⟨

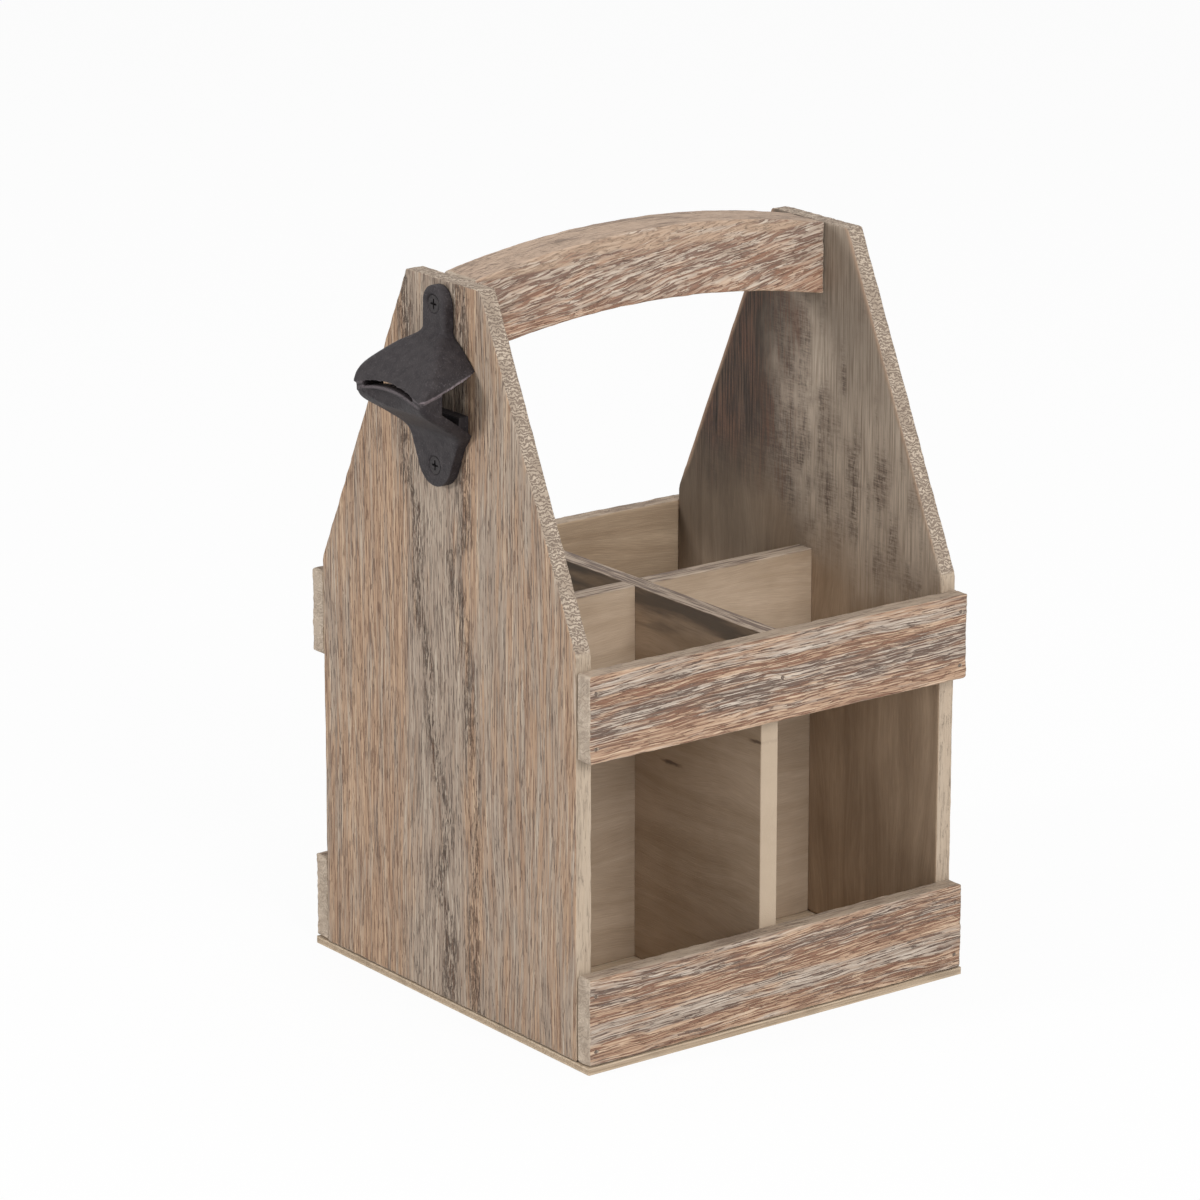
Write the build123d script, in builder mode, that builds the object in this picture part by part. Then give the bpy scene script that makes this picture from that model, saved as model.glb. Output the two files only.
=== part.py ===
"""Carrying caddy for four bottles: brushed boards nailed together, with an iron bottle opener on one end.

Millimetres, +Z up. X runs along the handle, from the end that carries the opener (-X) to the far end (+X),
and the slats lie along the front (-Y) and the back (+Y). The origin is the middle of the underside.
"""
import os
from math import atan, cos, sin, tan

from build123d import *

os.makedirs("parts", exist_ok=True)

# Driving dimensions of the whole caddy
caddy_length = 200.0
panel_width = 182.0
panel_top_width = 52.0
panel_top_height = 316.0
shoulder_height = 177.0
panel_thickness = 8.0
base_thickness = 3.0
edge_ease = 0.6

# Slats, which lap over the edges of the end panels
slat_thickness = 8.5
lower_slat_height = 38.5
upper_slat_height = 38.0
upper_slat_level = 133.0

# Dividers, halved into each other
divider_thickness = 9.0
divider_height = 167.0
halving_clearance = 0.1

# Handle, arched upwards between the end panels
handle_thickness = 22.0
handle_height = 32.0
handle_arch = 10.0
handle_ease = 1.6

# Headless brads, sunk under the surface
brad_radius = 0.75
brad_length = 20.0
brad_point_length = 1.6
brad_sink = 0.4
brad_clearance = 0.03
brad_low_inset = 6.5
brad_high_inset = 8.0
base_brad_length = 16.0
base_panel_brad_inset = 24.0
base_slat_brad_inset = 48.0
handle_brad_length = 28.0
handle_brad_side_inset = 3.5
handle_brad_top_inset = 5.0
handle_brad_low_side_inset = 5.0
handle_brad_low_inset = 13.0

# Cast opener: a hood grows out of the upper lug and a bill out of the lower one, joined by corner posts
upper_hole_inset = 10.0
hole_spacing = 68.0
upper_lug_radius = 8.0
lower_lug_radius = 12.0
lower_hole_inset = 9.0
plate_thickness = 5.0
plate_width = 36.0
neck_drop = 18.0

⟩

— Written request —
Return all of the data precisely as it appears.

— Written response —
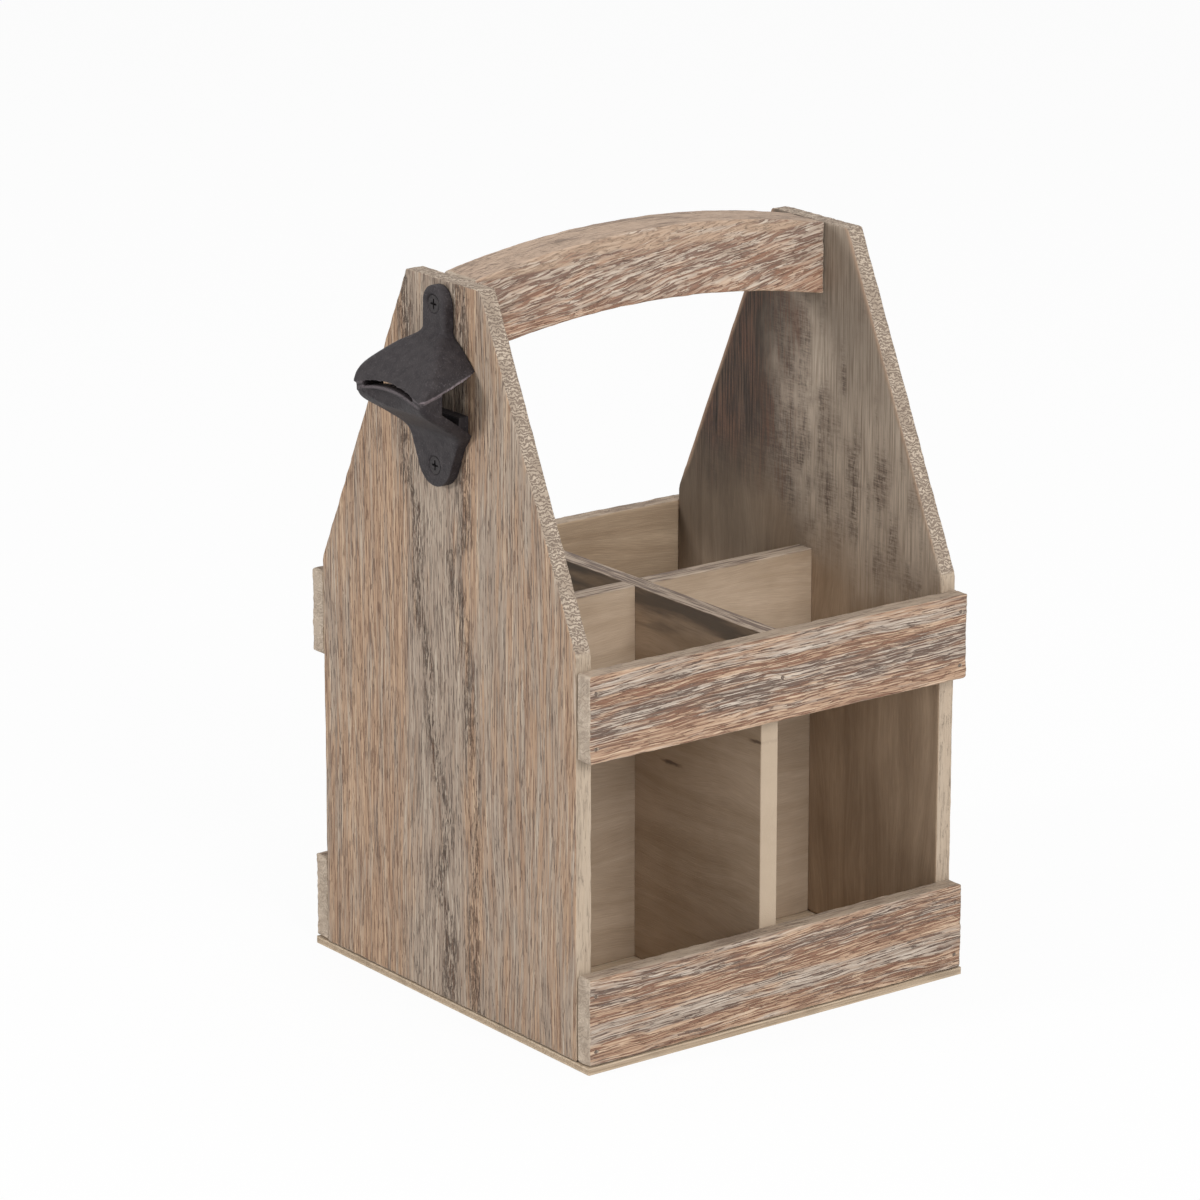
Write the build123d script, in builder mode, that builds the object in this picture part by part. Then give the bpy scene script that makes this picture from that model, saved as model.glb. Output the two files only.
=== part.py ===
"""Carrying caddy for four bottles: brushed boards nailed together, with an iron bottle opener on one end.

Millimetres, +Z up. X runs along the handle, from the end that carries the opener (-X) to the far end (+X),
and the slats lie along the front (-Y) and the back (+Y). The origin is the middle of the underside.
"""
import os
from math import atan, cos, sin, tan

from build123d import *

os.makedirs("parts", exist_ok=True)

# Driving dimensions of the whole caddy
caddy_length = 200.0
panel_width = 182.0
panel_top_width = 52.0
panel_top_height = 316.0
shoulder_height = 177.0
panel_thickness = 8.0
base_thickness = 3.0
edge_ease = 0.6

# Slats, which lap over the edges of the end panels
slat_thickness = 8.5
lower_slat_height = 38.5
upper_slat_height = 38.0
upper_slat_level = 133.0

# Dividers, halved into each other
divider_thickness = 9.0
divider_height = 167.0
halving_clearance = 0.1

# Handle, arched upwards between the end panels
handle_thickness = 22.0
handle_height = 32.0
handle_arch = 10.0
handle_ease = 1.6

# Headless brads, sunk under the surface
brad_radius = 0.75
brad_length = 20.0
brad_point_length = 1.6
brad_sink = 0.4
brad_clearance = 0.03
brad_low_inset = 6.5
brad_high_inset = 8.0
base_brad_length = 16.0
base_panel_brad_inset = 24.0
base_slat_brad_inset = 48.0
handle_brad_length = 28.0
handle_brad_side_inset = 3.5
handle_brad_top_inset = 5.0
handle_brad_low_side_inset = 5.0
handle_brad_low_inset = 13.0

# Cast opener: a hood grows out of the upper lug and a bill out of the lower one, joined by corner posts
upper_hole_inset = 10.0
hole_spacing = 68.0
upper_lug_radius = 8.0
lower_lug_radius = 12.0
lower_hole_inset = 9.0
plate_thickness = 5.0
plate_width = 36.0
neck_drop = 18.0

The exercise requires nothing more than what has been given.